Paper
Approaches and Distances: The Role of the Researcher in Digital Anthropology Through Three Experience Reports
presenters
Bruna Fani Duarte Rocha
Nationality: Brasil
Residence: Brasil
Presence:Online
Thainá Saciloto Paulon
Nationality: Brazil
Residence: Brazil
Federal University of Santa Maria
Presence:Online
DANIEL DA SILVA STACK
Nationality: Brasil
Residence: PR
Universidade Federal de Santa Catarina
Presence:Online
Keywords:
digital research, activism and consumption
Abstract:
This study aims to deepen reflection on ethnographic fieldwork in the online environment through comparative analysis of three distinct research experiences. One investigates the use of digital media as a means of political organization within a Spanish social movement, another focuses on the impact of app usage among gay men, and the third examines consumption and masculinity in digital media. Our goal is to reflect on research practices involving the digital realm, considering not only the construction of social identities, digital culture, and political intersections, but also the presence of the researcher and their subjectivities in the field. We understand digital spaces as a continuum of online-offline in which the internet presents three dimensions: embodied, embedded and everyday (Hine, 2020), thereby highlighting how presence in these spaces produces embodiments and intersections that become central dimensions of analysis in engaged feminist anthropology. We seek to reflect on how global dynamics of activist practices (feminist or LGBTQIA+) influence and are influenced by local contexts, political, social, and economic issues in specific parts of the globe. The internet emerges as an arena that amplifies relational possibilities among individuals, whether in digital activism, the experience of dissident sexualities and genders, or the maintenance of social groups around consumption.
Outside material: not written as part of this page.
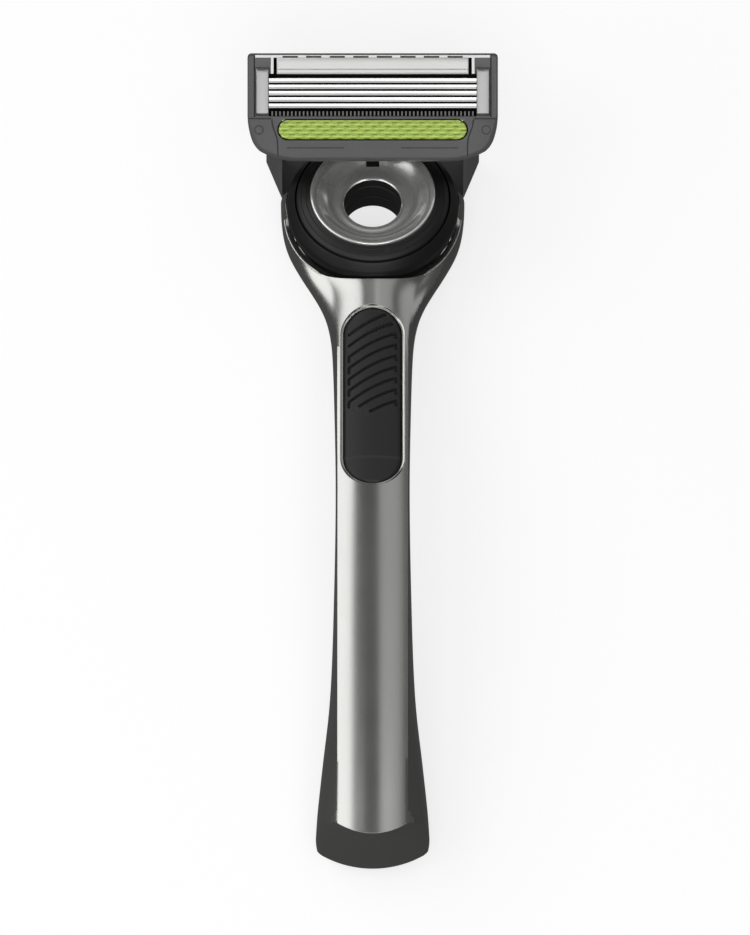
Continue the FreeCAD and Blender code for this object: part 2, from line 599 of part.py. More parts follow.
front = turned("front_body", "front_bezel", [
    ("hole_rad", "-wall_end"), ("sleeve_rad", "-wall_end"), ("sleeve_rad", "-dish_deep - 1.4"),
    ("rim_rad", "-dish_deep - 1.4"), ("rim_rad", "-0.25", 0.45), ("rim_rad - 0.55", "-0.05"),
    ("8.9", "-1.55", -6.0), ("6.9", "-dish_deep", 4.5), ("5.5", "-2.6", 1.3),
    ("hole_rad", "-wall_top")])
keep(front, "front_bezel", "disc")

sleeve = turned("sleeve_body", "hole_sleeve", [
    ("hole_rad", "-sleeve_end"), ("sleeve_rad", "-sleeve_end"), ("sleeve_rad", "-wall_end"),
    ("hole_rad", "-wall_end")])
keep(sleeve, "hole_sleeve", "disc")

rear = turned("rear_body", "rear_bezel", [
    ("sleeve_rad", "-yoke_front - yoke_thick - rear_trim_thick"),
    ("6.9", "-yoke_front - yoke_thick - rear_trim_thick"), ("7.3", "-yoke_front - yoke_thick"),
    ("sleeve_rad", "-yoke_front - yoke_thick")])
keep(rear, "rear_bezel", "disc")

screws = []
for number, (x, y) in enumerate(screw_spots):
    screws.append(rod("yoke_screw_shank_%d" % number, "screw_rad", "screw_long", str(x), str(y),
                      "-yoke_front - yoke_thick"))
    screws.append(rod("yoke_screw_head_%d" % number, "screw_head", "0.5", str(x), str(y),
                      "-yoke_front - yoke_thick - 0.5"))
pairs = [fuse("yoke_screw_%d" % number, screws[number * 2:number * 2 + 2]) for number in range(4)]
keep(group("yoke_screws_group", pairs), "yoke_screws", "disc")

ring = turned("ring_body", "gimbal_ring", [
    ("ring_in", "-disc_centre - ring_low"), ("ring_out", "-disc_centre - ring_low"),
    ("ring_out", "-disc_centre + 1.0"), ("lip_out", "-disc_centre + 1.75"),
    ("lip_out", "-disc_centre + lip_edge"), ("13.75", "-disc_centre + 4.3"),
    ("13.3", "-disc_centre + lip_top"), ("13.0069", "-disc_centre + lip_top", -13.9),
    ("13.7695", "-disc_centre + ring_high"), ("ring_in", "-disc_centre + ring_high")])
ring_tools = []
for side, sign in SIDES:
    ring_tools.append(rod("ring_pitch_hole_" + side, "pitch_pin_rad", "4",
                          "11" if sign > 0 else "-15", "0", "-disc_centre", "x"))
for tag, sign in (("high", 1), ("low", -1)):
    ring_tools.append(rod("ring_roll_hole_" + tag, "roll_pin_rad + small_play", "4", "0",
                          "11" if sign > 0 else "-15", "-disc_centre", "y"))
keep(cut("ring_cut", ring, ring_tools), "gimbal_ring", "disc")

for side, sign in SIDES:
    pin = rod("pitch_rod_" + side, "pitch_pin_rad", "pitch_pin_out - pitch_pin_in",
              "pitch_pin_in" if sign > 0 else "-pitch_pin_out", "0", "-disc_centre", "x")
    keep(group("pitch_pin_%s_group" % side, [pin]), "pitch_pin_" + side, "disc")
for tag, sign in (("upper", 1), ("lower", -1)):
    pin = rod("roll_rod_" + tag, "roll_pin_rad", "roll_pin_out - roll_pin_in", "0",
              "roll_pin_in" if sign > 0 else "-roll_pin_out", "-disc_centre", "y")
    keep(group("roll_pin_%s_group" % tag, [pin]), "roll_pin_" + tag, "disc")

# ---------------------------------------------------------------- handle (handle frame)


def station(index, drop):
    """Closed section of the handle: front crown, right side, back, left side."""
    row_y, crease, wide, front, crown, mid, under, low = [
        size("station_%d_%s" % (index, field)) for field in FIELDS]
    front = front - drop
    edge = front - crease * crease / (2 * crown)
    rise = size("back_rise") if low > 0.05 else 0.0
    face = []
    for step in (-1.0, -0.6, 0.0, 0.6, 1.0):
        x = crease * step
        face.append(Vector(x, row_y, front - x * x / (2 * crown)))
    right = [Vector(crease, row_y, edge),
             Vector(crease + (wide - crease) * 0.72, row_y, edge - (edge - mid) * 0.42),
             Vector(wide, row_y, mid),
             Vector(wide - (wide - under) * 0.3, row_y, mid - (mid - low - rise) * 0.68),
             Vector(under, row_y, low + rise)]
    base = [Vector(under, row_y, low + rise), Vector(under * 0.5, row_y, low + rise * 0.25),
            Vector(0, row_y, low), Vector(-under * 0.5, row_y, low + rise * 0.25),
            Vector(-under, row_y, low + rise)]
    left = [Vector(-spot.x, spot.y, spot.z) for spot in reversed(right)]
    edges = []
    for spots in (face, right, base, left):
        curve = Part.BSplineCurve()
        curve.interpolate(spots)
        edges.append(curve.toShape())
    return Part.Wire(edges)


def handle_solid(name, drop=0.0):
    wires = [station(index, drop) for index in range(len(STATIONS))]
    item = doc.addObject("Part::Feature", name)
    item.Shape = Part.makeLoft(wires, True, False)
    return item


def butt_outline(index):
    """Butt at one level: a shallow arc across the end, a rounded corner each side, straight sides."""
    level, half, end, across, corner = [size("butt_%d_%s" % (index, field)) for field in BUTT_FIELDS]
    top = size("butt_open")
    middle = Vector(0, end + across, level)
    drop = math.sqrt((across - corner) ** 2 - (half - corner) ** 2)
    edges = []
    touches = []
    for side in (1, -1):
        centre = Vector(side * (half - corner), middle.y - drop, level)
        away = (centre - middle).normalize()
        touch = centre + away * corner
        between = (away + Vector(side, 0, 0)).normalize()
        outer = Vector(side * half, centre.y, level)
        edges.append(Part.LineSegment(Vector(side * half, top, level), outer).toShape())
        edges.append(Part.Arc(outer, centre + between * corner, touch).toShape())
        touches.append(touch)
    edges.append(Part.Arc(touches[0], Vector(0, end, level), touches[1]).toShape())
    edges.append(Part.LineSegment(Vector(-half, top, level), Vector(half, top, level)).toShape())
    return Part.Wire(Part.__sortEdges__(edges))


def butt_loft(name):
    """Solid that rounds the butt: level by level it grows from the crease's round end to the base."""
    outlines = [butt_outline(index) for index in range(len(BUTT))]
    solid = Part.makeLoft(outlines[0:2], True, True)
    for index in range(1, len(outlines) - 1):
        solid = solid.fuse(Part.makeLoft(outlines[index:index + 2], True, True))
    item = doc.addObject("Part::Feature", name)
    item.Shape = solid
    return item


def trimmed_handle(name):
    """Handle with its butt rounded and everything below the table plane removed."""
    shaft_zone = box(name + "_shaft_zone", "-20", "butt_start", "0", "40", "130", "30")
    butt_zone = box(name + "_butt_zone", "-20", "-130", "0", "40", "130 + butt_start", "30")
    shaft = common(name + "_shaft", [handle_solid(name + "_whole"), shaft_zone])
    butt = common(name + "_butt", [handle_solid(name + "_copy"), butt_zone])
    butt = common(name + "_butt_end", [butt, butt_loft(name + "_butt_round")])
    return fuse(name + "_trimmed", [shaft, butt])


cup_tools = []
cup_tools.append(rod("cup_bore_tool", "cup_bore", "40", "0", "0", "-25"))
cup_tools.append(rod("lip_tool", "cup_lip", "20", "0", "0", "-lip_floor"))
deep_rod = rod("lip_deep_rod", "cup_lip", "6", "0", "0", "-lip_deep")
deep_zone = box("lip_deep_zone", "-20", "-20", "-lip_deep - 1", "40", "20 + lip_split", "8")
cup_tools.append(common("lip_deep_tool", [deep_rod, deep_zone]))
cup_tools.append(box("arm_tool", "-25", "arm_end", "-40", "50", "40", "60"))
cup_tools.append(rod("pitch_hole_tool", "pitch_pin_rad + small_play", "pitch_pin_out * 2 + 0.1",
                     "-pitch_pin_out - 0.05", "0", "-disc_centre", "x"))
for tool in cup_tools[0:2] + [deep_rod]:
    tool.Placement = Placement(tool.Placement.Base, Rotation(Vector(0, 0, 1), 90))
cups = []
for number, tool in enumerate(cup_tools):
    cup = group("cup_tool_%d" % number, [tool])
    cup.Placement = Placement(Vector(0, 0, size("rim_z")), Rotation(Vector(1, 0, 0), -size("disc_tilt")))
    cups.append([cup])

grip_zone = new_body("grip_zone")
grip_half = size("grip_half")
grip_shape = [("-grip_half", "grip_low + grip_half", grip_half), ("0", "grip_low", grip_half),
              ("grip_half", "grip_low + grip_half"), ("grip_half", "grip_high - grip_half", grip_half),
              ("0", "grip_high", grip_half), ("-grip_half", "grip_high - grip_half")]
pad(grip_zone, draw(grip_zone, "XY_Plane", "grip_outline", grip_shape, "grip_base"), "grip_zone_pad", "20")
grip_inner = new_body("grip_inner")
inner_half = grip_half - size("grip_gap")
inner_shape = [("-grip_half + grip_gap", "grip_low + grip_half", inner_half),
               ("0", "grip_low + grip_gap", inner_half),
               ("grip_half - grip_gap", "grip_low + grip_half"),
               ("grip_half - grip_gap", "grip_high - grip_half", inner_half),
               ("0", "grip_high - grip_gap", inner_half),
               ("-grip_half + grip_gap", "grip_high - grip_half")]
pad(grip_inner, draw(grip_inner, "XY_Plane", "grip_inner_outline", inner_shape, "grip_base"),
    "grip_inner_pad", "20")
floor = handle_solid("grip_floor", size("grip_deep"))
skin = handle_solid("grip_skin", size("grip_sunk"))
recess = cut("grip_recess", grip_zone, [floor])

split = new_body("cover_split")
ridge = []
for index in range(len(STATIONS)):
    y = size("station_%d_y" % index)
    if size("cover_stop") < y < size("cover_start"):
        ridge.append(("station_%d_y" % index, "station_%d_back + cover_skin" % index))
shape = [("cover_start", "-5")] + [("cover_start", "cover_lead")] + ridge
shape += [("cover_stop", "cover_skin"), ("cover_stop", "-5")]
pad(split, draw(split, "YZ_Plane", "split_section", shape), "split_pad", "cover_half * 2", both=True)

cavity = new_body("cavity_body")
ridge = []
for index in range(len(STATIONS)):
    y = size("station_%d_y" % index)
    if size("cavity_stop") < y < size("cavity_start"):
        ridge.append(("station_%d_y" % index, "station_%d_front - front_wall" % index))
shape = [("cavity_start", "3"), ("cavity_start", "15.0")] + ridge
shape += [("cavity_stop", "11.6"), ("cavity_stop", "1")]
pad(cavity, draw(cavity, "YZ_Plane", "cavity_section", shape), "cavity_pad", "cavity_half * 2", both=True)
hollow = cut("hollow", cavity, [split])

COVER_SCREWS = [(-30.5, 7.0), (-57.0, 8.2), (-114.0, 0.0)]
cover_heads = []
cover_shanks = []
cover_screws = []
for number, (y, back) in enumerate(COVER_SCREWS):
    seat = "%s + screw_sink" % back
    cover_heads.append(rod("head_seat_%d" % number, "screw_head + 0.1", "20 + " + seat, "0", str(y),
                           "-20"))
    cover_shanks.append(rod("shank_hole_%d" % number, "screw_rad", "screw_reach", "0", str(y), seat))
    head = rod("cover_head_%d" % number, "screw_head", "0.5", "0", str(y), seat + " - 0.5")
    shank = rod("cover_shank_%d" % number, "screw_rad", "screw_reach", "0", str(y), seat)
    cover_screws.append(fuse("cover_screw_%d" % number, [head, shank]))

trimmed = trimmed_handle("handle")
for number, tools in enumerate(cups + [[recess], [split], [hollow], cover_shanks]):
    trimmed = cut("handle_cut_%d" % number, trimmed, tools)
keep(trimmed, "handle_body", "row")

cover = common("cover_raw", [trimmed_handle("cover"), split])
keep(cut("cover_cut", cover, cover_heads + [doc.copyObject(tool) for tool in cover_shanks]),
     "rear_cover", "row")
keep(group("cover_screws_group", cover_screws), "cover_screws", "row")
keep(cut("grip_cut", common("grip_raw", [grip_inner, skin]), [handle_solid("grip_floor_2",
     size("grip_deep"))]), "thumb_grip", "row")

weight = new_body("weight_body")
shape = [("weight_high", "11.0"), ("weight_high", "14.6"), ("weight_low", "12.5"), ("weight_low", "6.3")]
pad(weight, draw(weight, "YZ_Plane", "weight_section", shape), "weight_pad",
    "cavity_half * 2 - weight_gap * 2", both=True)
keep(weight, "balance_weight", "row")
dock = box("dock_block", "-cavity_half + weight_gap", "dock_low", "dock_base",
           "cavity_half * 2 - weight_gap * 2", "dock_high - dock_low", "dock_thick")
keep(group("dock_group", [dock]), "dock_plate", "row")

# ---------------------------------------------------------------- checks and files
doc.recompute()
for item in doc.Objects:
    if "Invalid" in item.State or "Error" in item.State:
        raise RuntimeError("%s: %s" % (item.Name, item.State))
os.makedirs("parts", exist_ok=True)
for item in NODES:
    if item.Shape.isNull() or not item.Shape.isValid() or not item.Shape.Solids:
        raise RuntimeError("bad shape: " + item.Label)
    item.Shape.exportStep("parts/%s.step" % item.Label)
    bounds = item.Shape.BoundBox
    print("%-20s solids %d volume %9.2f x %6.2f %6.2f y %7.2f %7.2f z %6.2f %6.2f" % (
        item.Label, len(item.Shape.Solids), item.Shape.Volume, bounds.XMin, bounds.XMax,
        bounds.YMin, bounds.YMax, bounds.ZMin, bounds.ZMax))
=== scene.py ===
import json
import math

import bmesh
import bpy
import numpy as np
from mathutils import Matrix, Vector


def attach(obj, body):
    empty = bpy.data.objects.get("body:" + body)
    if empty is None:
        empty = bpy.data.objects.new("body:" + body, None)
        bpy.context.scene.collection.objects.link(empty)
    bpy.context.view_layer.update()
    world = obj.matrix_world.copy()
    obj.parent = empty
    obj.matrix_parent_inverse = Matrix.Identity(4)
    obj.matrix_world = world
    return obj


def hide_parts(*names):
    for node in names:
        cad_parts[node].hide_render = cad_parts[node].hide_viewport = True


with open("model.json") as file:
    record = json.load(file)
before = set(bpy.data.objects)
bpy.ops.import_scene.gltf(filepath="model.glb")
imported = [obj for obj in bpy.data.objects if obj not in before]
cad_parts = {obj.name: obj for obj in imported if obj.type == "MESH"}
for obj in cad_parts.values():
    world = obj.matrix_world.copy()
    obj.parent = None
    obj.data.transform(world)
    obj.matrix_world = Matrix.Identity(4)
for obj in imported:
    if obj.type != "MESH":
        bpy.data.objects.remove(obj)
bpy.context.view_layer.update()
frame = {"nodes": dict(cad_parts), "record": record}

MM = 0.001
record = frame["record"]
# The disc's frame starts at its rim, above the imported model's hole. Lengths in this file are in millimetres.
disc_turn = math.radians(-13.0)
head_turn = math.radians(26.0)
HOLE_TO_RIM = 7.05
HEAD_AT = (0, 3.70, 4.73)
hole = [mount for mount in record["mounts"] if mount["name"] == "hanging_hole"][0]
out = Vector(hole["axis"]) * -1
RIM = Vector(hole["pos_m"]) + out * HOLE_TO_RIM * MM
DISC = Matrix.Translation(RIM) @ Matrix.Rotation(disc_turn, 4, "X")
HEAD = Matrix.Translation(RIM + Vector(HEAD_AT) * MM) @ Matrix.Rotation(head_turn, 4, "X")
HANDLE = Matrix.Translation(Vector((0, RIM.y, 0)))

# ------------------------------------------------------------------ materials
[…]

However, it is possible to observe power relations emerging in the digital realm, posing some challenges in the anthropological investigation process in two dimensions: firstly, because digital platforms are not neutral but constituted by interests (economic and social) behind their uses, and secondly, due to dissonances of discursive positions among user groups that (re)actualize social issues from offline. By exploring these dynamics, we hope to contribute to a deeper understanding of the interactions between technology, society, and ethnographic research in the multifaceted contexts of digital environments.